The balls can be tightly wrapped in plastic and will keep quite a while. Haydee, our guide, had dibs on three of the balls to take home with her. They made the rest of the trip with us!
If you are unable to find a source for these cheeses and don't fancy making them yourself we were told that a good mail-order source for similar products is The Mozzarella Company in Texas. Years ago we saw a presentation by the owner, who graduated from the same college I did, at the Smithsonian, and I'm happy to put in a plug for those cheeses.
After the demonstration we had a light lunch of yesterday's cheese in tomato sauce. Yum!
Thus fortified we formed teams to prepare our evening meal. I signed up for the team making Tetelas de Juxtlahuaca. It was a good choice because, although some of the other teams had time on their hands, the four members of our team were running full on for the entire afternoon. We had to make the bean paste, the tortillas, the salsa (including roasting and peeling the tomatoes and chiles) all as separate steps.
At critical times in all the recipes, the entire group was given the opportunity for hands on.
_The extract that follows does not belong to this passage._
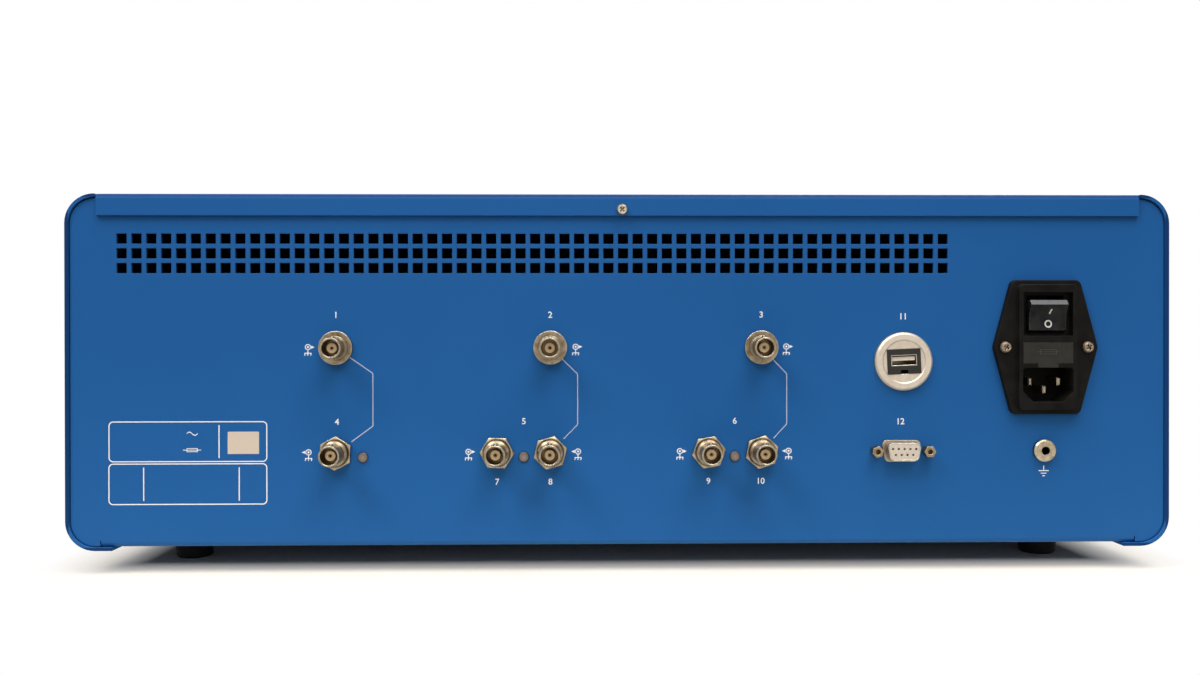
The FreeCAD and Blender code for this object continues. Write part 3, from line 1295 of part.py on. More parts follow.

The most interesting exercise was wrapping the marinated chicken in banana leaves prior to steaming.
And THEN we had to cook them. And plate them.
We won't be able to reproduce this large outdoor wood-fired comal at home for sure! Laura is careful not to get her fingers scortched.
Thankfully we were all able to keep our energy up with infusions of good Mexican beer throughout the afternoon!
All of the teams had help and guidance from Susana's excellent staff or everything would have taken much longer still.
We had tortilla soup several times during our stay in Mexico although this was my favorite. This is a perfect way to use up left-over tortillas. There are a million recipes out on the WWW. The recipe distributed at the school didn't use black bean paste, but the one we prepared and served did. Hmmm.
I'm a sucker for bread pudding so I had to include this. Especially since it is really a Cajun recipe adapted to local ingredients -- like squash and mezcal. Yummy!
Happy cooks waiting to be fed!
Several of the group had reservations at one of the downtown restaurants for dinner, but most of us were too stuffed after our four-course meal. The participants kept dwindling until I think it was only a couple of determined diners who made it out.
Somehow or the other, Tonio, our intrepid bus driver had managed to get the bus turned around and into the driveway to take us home. It was a beautiful afternoon drive through the Etla Valley back to Oaxaca.
As we reentered Oaxaca city we had a last glimpse of the site of Monte Alban. It's hard to identify it from this picture, but it's there.